Western Rivers Conservancy
- Formation: 1988
- Founded: 2001
- Type: 501(c)(3) nonprofit organization
- Headquarters: Portland, Oregon, U.S.
- Region served: Western United States
- Methods: Land acquisition and transfer to public stewards
- Employees: 22
- Volunteers: 24
- Website: www.westernrivers.org

= Western Rivers Conservancy =

Western Rivers Conservancy is a nonprofit land conservation organization that acquires riverlands in the western United States to protect habitat and improve public access. Established in 1988, the group works on rivers and tributaries across the eleven contiguous western states and has contributed to the protection of hundreds of river miles and tens of thousands of acres.

== Activities ==
Western Rivers Conservancy acquires land along rivers and streams and transfers properties to long-term stewards such as public agencies and conservation partners.
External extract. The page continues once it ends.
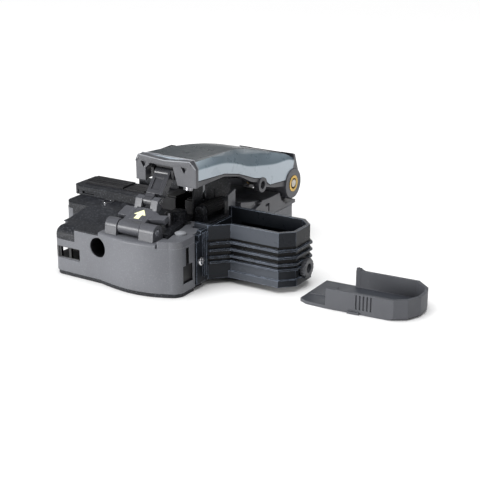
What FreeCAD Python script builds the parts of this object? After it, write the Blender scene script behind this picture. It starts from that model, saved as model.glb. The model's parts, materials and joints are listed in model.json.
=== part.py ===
import FreeCAD, Part
import math
import os

os.makedirs("parts", exist_ok=True)
V = FreeCAD.Vector

# ---------------------------------------------------------------- dimensions
# Millimetres. +X runs along the fibre towards the scrap bin, +Y away from the
# operator, +Z up. The origin is the centre of the resting face.
WALL = 2.0            # moulded casing wall
SIDE_X = 30.9         # right side of the front casing
LEFT_X = -32.8        # left side of the front casing
WING_X = -46.5        # left end of the wing under the fibre guide
CORNER_R, WING_R = 4.4, 5.7
FRONT_Y = -56.0       # foremost point of the bulged front
REAR_Y = 56.0         # back of the base
CASE_Z0, CASE_Z1 = 1.8, 21.0
BAND_Z = 22.6         # raised band along the front edge
DECK_Z = 23.6         # top of the textured deck
SUNK_Z = 21.8         # sunk strip of the deck beside the scrap bin
CAP_Z = 24.0          # top of the bevelled cap at the front right
POST_X, POST_Y = 14.5, -34.1    # domed stop post beside the arm
STRIKE = (19.6, -27.6)          # steel disc under the lid magnet

FIBRE_Y, FIBRE_Z = -9.0, 30.0   # line on which the fibre lies
WALL_TOP = (35.8, 35.3)         # clamp wall, front and back ends
BLADE_X = 7.5         # plane of the blade wheel
BLADE_R = 7.0
BLADE_Z = 23.0
BLADE_Y = 8.0         # blade centre with the lid open
BLADE_TRAVEL = 21.0   # towards the operator as the lid shuts

HINGE_Y, HINGE_Z = 50.0, 23.5   # lid axis, along X
LID_CLOSE = 10.0      # degrees from the open stop to shut
LID_X0, LID_X1 = -3.6, 26.4

ARM_Y, ARM_Z = -49.0, 25.8      # arm axis, along X
ARM_FOLD = 20.0       # degrees the arm drops as the lid shuts
ARM_REACH, ARM_RISE = 14.65, 3.7   # arm axis to link axis, arm lying flat
LINK_FOLD = 44.0      # degrees the link drops as the lid shuts
PIN2_Y, PIN2_Z = -28.0, 44.5    # upper link pin with the lid open

BIN_Z0, BIN_Z1 = 2.6, 25.9
BIN_WALL = 1.4
PORT_Z = 15.9
COVER_AT, COVER_TURN = (71.5, -29.1), 4.0   # detached cover on the table


# ------------------------------------------------------------------- helpers
def box(x0, x1, y0, y1, z0, z1):
    return Part.makeBox(x1 - x0, y1 - y0, z1 - z0, V(x0, y0, z0))


def cylx(r, y, z, x0, x1):
    return Part.makeCylinder(r, x1 - x0, V(x0, y, z), V(1, 0, 0))


def cyly(r, x, z, y0, y1):
    return Part.makeCylinder(r, y1 - y0, V(x, y0, z), V(0, 1, 0))


def cylz(r, x, y, z0, z1):
    return Part.makeCylinder(r, z1 - z0, V(x, y, z0), V(0, 0, 1))


def prism(points, along):
    wire = Part.makePolygon(points + [points[0]])
    return Part.Face(wire).extrude(along)


def prism_x(yz, x0, x1):
    return prism([V(x0, y, z) for y, z in yz], V(x1 - x0, 0, 0))


def prism_y(xz, y0, y1):
    return prism([V(x, y0, z) for x, z in xz], V(0, y1 - y0, 0))


def prism_z(xy, z0, z1):
    return prism([V(x, y, z0) for x, y in xy], V(0, 0, z1 - z0))


def fuse(*shapes):
    result = shapes[0]
    if len(shapes) > 1:
        result = result.fuse(list(shapes[1:]))
    return result.removeSplitter()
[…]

The organization reports projects across the eleven contiguous western states. According to reporting in 2024, it has secured protection along more than 250 rivers and streams, including over 440 river miles and 220,000 acres of land in nine states.

== Notable projects ==
In 2019, Western Rivers Conservancy and the Bureau of Land Management completed the conveyance of 11,154 acres along the John Day River in Oregon, creating new overland public access to 78,000 acres of public lands and protecting habitat within the John Day Wild and Scenic River corridor. In California, Western Rivers Conservancy acquired and transferred 47,097 acres along Blue Creek and the lower Klamath River to the Yurok Tribe over a 23-year effort, culminating in 2025 with the final conveyance of 14,968 acres in what has been described as the largest land back conservation action in the state's history.